══ RAW RECORDS ══

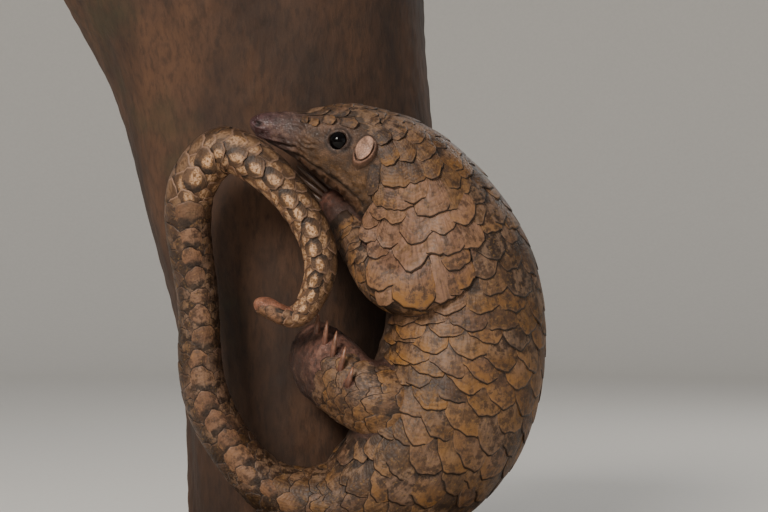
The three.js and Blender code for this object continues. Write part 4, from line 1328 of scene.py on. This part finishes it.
def body_rows():
    """One row for each scale of the body, from the forehead to the tip of the tail."""
    rows = []
    s, ring = COAT_START, 0
    while s < COAT_END:
        half, pitch = (float(np.interp(s, COAT[:, 0], COAT[:, k])) for k in (1, 3))
        count = next(number for until, number in RING_COUNTS if s < until)
        spacing = math.pi / count
        length = OVERLAP * pitch
        on_tail = smooth(s, 330, 380)
        curl = smooth(s, 548, 568) * fall(s, 728, 744)
        for column in range(ring % 2, 2 * count, 2):
            angle = column * spacing
            if angle > math.pi:
                angle -= 2 * math.pi
            off = math.degrees(abs(angle))
            if off > half - 3 or (s > 733 and off > 100):
                continue
            step = max(float(body_step(np.array(s + length / 2), np.array(angle))), 0.3)
            near_edge = np.clip((half - off) / 22, 0.62, 1)
            margin = on_tail * bell(off, 90, 12) * fall(s, 700, 740)
            shoulder = bell(s, 150, 42) * smooth(off, 35, 80)
            amber = 0.2 - 0.08 * shoulder + 0.3 * bell(s, 205, 50) + 0.2 * bell(s, 100, 20)
            # The tone falls along the spine, over the rump and on the tail. Along the spine and over the
            # rump this is partly the scales' own colour and partly painted shade, where they turn from the
            # light.
            tone = 0.52 - 0.15 * fall(off, 25, 70) - 0.12 * smooth(s, 230, 300) - 0.32 * on_tail
            spot = 0.9 * bell(off, 90, 14) + 0.5 * bell(off, 60, 12) + 0.25 * bell(off, 30, 12)
            spot = (spot + bell(off, 135, 24)) * (curl * random.uniform(0.75, 1.1))
            pale = 0.42 * margin * (1 - curl) + 0.7 * curl * smooth(off, 108, 128)
            row = {"s": s, "angle": angle, "length": length * near_edge, "spot": spot}
            row["width"] = spacing * 1.13 * (1 - 0.12 * margin) * (0.5 + 0.5 * near_edge)
            row["step"] = step * (0.85 - 0.2 * on_tail)
            row["extra"] = 0.7 * margin
            row["keel"] = 0.5 * (1 - on_tail) + (0.08 + 0.15 * on_tail) * step + 0.4 * margin
            row["tone"] = tone + 0.12 * shoulder
            row["pale"] = max(pale, 0.75 * smooth(s, 700, 730)) * random.uniform(0.7, 1.15)
            row["blunt"] = random.uniform(1.9, 2.7) - 0.35 * on_tail
            row["amber"] = random.normal(amber, 0.3) * (1 - 0.7 * on_tail) * smooth(s, 30, 110)
            row["rose"] = random.normal(0.1, 0.1) + 0.5 * shoulder
            rows.append(row)
        s += pitch
        ring += 1
    return rows


body_coat = Coat(BODY, body_rows())
middle = body_coat.centres()
wanted = np.ones(len(middle), bool)
for limb in LIMBS.values():
    wanted &= limb["tube"].outside(middle) > -2.5
for frames, landmark in ((EYE_FRAMES, EYE), (EAR_FRAMES, EAR)):
    for origin, *_ in frames.values():
        wanted &= norm(middle - origin) > landmark["clear"]
body_coat = body_coat.part(wanted & off_tables(middle))
print("scales of the body:", len(body_coat.v["s"]))

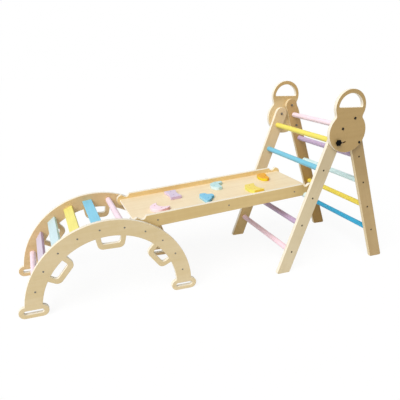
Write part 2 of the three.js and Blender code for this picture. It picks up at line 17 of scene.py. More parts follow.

═══

__WRITTEN REQUEST__:
Print the material above once more, exactly.

__RESULT__:
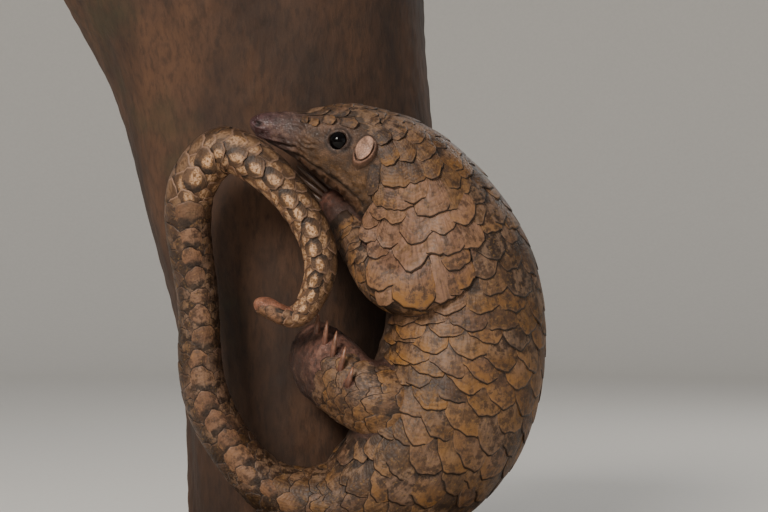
The three.js and Blender code for this object continues. Write part 4, from line 1328 of scene.py on. This part finishes it.
def body_rows():
    """One row for each scale of the body, from the forehead to the tip of the tail."""
    rows = []
    s, ring = COAT_START, 0
    while s < COAT_END:
        half, pitch = (float(np.interp(s, COAT[:, 0], COAT[:, k])) for k in (1, 3))
        count = next(number for until, number in RING_COUNTS if s < until)
        spacing = math.pi / count
        length = OVERLAP * pitch
        on_tail = smooth(s, 330, 380)
        curl = smooth(s, 548, 568) * fall(s, 728, 744)
        for column in range(ring % 2, 2 * count, 2):
            angle = column * spacing
            if angle > math.pi:
                angle -= 2 * math.pi
            off = math.degrees(abs(angle))
            if off > half - 3 or (s > 733 and off > 100):
                continue
            step = max(float(body_step(np.array(s + length / 2), np.array(angle))), 0.3)
            near_edge = np.clip((half - off) / 22, 0.62, 1)
            margin = on_tail * bell(off, 90, 12) * fall(s, 700, 740)
            shoulder = bell(s, 150, 42) * smooth(off, 35, 80)
            amber = 0.2 - 0.08 * shoulder + 0.3 * bell(s, 205, 50) + 0.2 * bell(s, 100, 20)
            # The tone falls along the spine, over the rump and on the tail. Along the spine and over the
            # rump this is partly the scales' own colour and partly painted shade, where they turn from the
            # light.
            tone = 0.52 - 0.15 * fall(off, 25, 70) - 0.12 * smooth(s, 230, 300) - 0.32 * on_tail
            spot = 0.9 * bell(off, 90, 14) + 0.5 * bell(off, 60, 12) + 0.25 * bell(off, 30, 12)
            spot = (spot + bell(off, 135, 24)) * (curl * random.uniform(0.75, 1.1))
            pale = 0.42 * margin * (1 - curl) + 0.7 * curl * smooth(off, 108, 128)
            row = {"s": s, "angle": angle, "length": length * near_edge, "spot": spot}
            row["width"] = spacing * 1.13 * (1 - 0.12 * margin) * (0.5 + 0.5 * near_edge)
            row["step"] = step * (0.85 - 0.2 * on_tail)
            row["extra"] = 0.7 * margin
            row["keel"] = 0.5 * (1 - on_tail) + (0.08 + 0.15 * on_tail) * step + 0.4 * margin
            row["tone"] = tone + 0.12 * shoulder
            row["pale"] = max(pale, 0.75 * smooth(s, 700, 730)) * random.uniform(0.7, 1.15)
            row["blunt"] = random.uniform(1.9, 2.7) - 0.35 * on_tail
            row["amber"] = random.normal(amber, 0.3) * (1 - 0.7 * on_tail) * smooth(s, 30, 110)
            row["rose"] = random.normal(0.1, 0.1) + 0.5 * shoulder
            rows.append(row)
        s += pitch
        ring += 1
    return rows


body_coat = Coat(BODY, body_rows())
middle = body_coat.centres()
wanted = np.ones(len(middle), bool)
for limb in LIMBS.values():
    wanted &= limb["tube"].outside(middle) > -2.5
for frames, landmark in ((EYE_FRAMES, EYE), (EAR_FRAMES, EAR)):
    for origin, *_ in frames.values():
        wanted &= norm(middle - origin) > landmark["clear"]
body_coat = body_coat.part(wanted & off_tables(middle))
print("scales of the body:", len(body_coat.v["s"]))

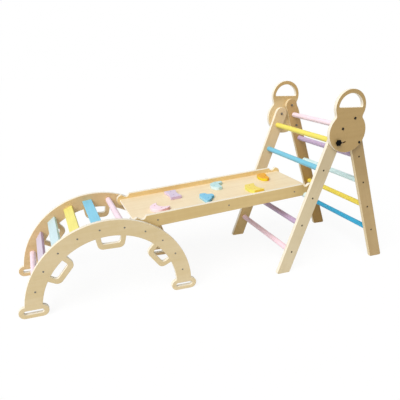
Write part 2 of the three.js and Blender code for this picture. It picks up at line 17 of scene.py. More parts follow.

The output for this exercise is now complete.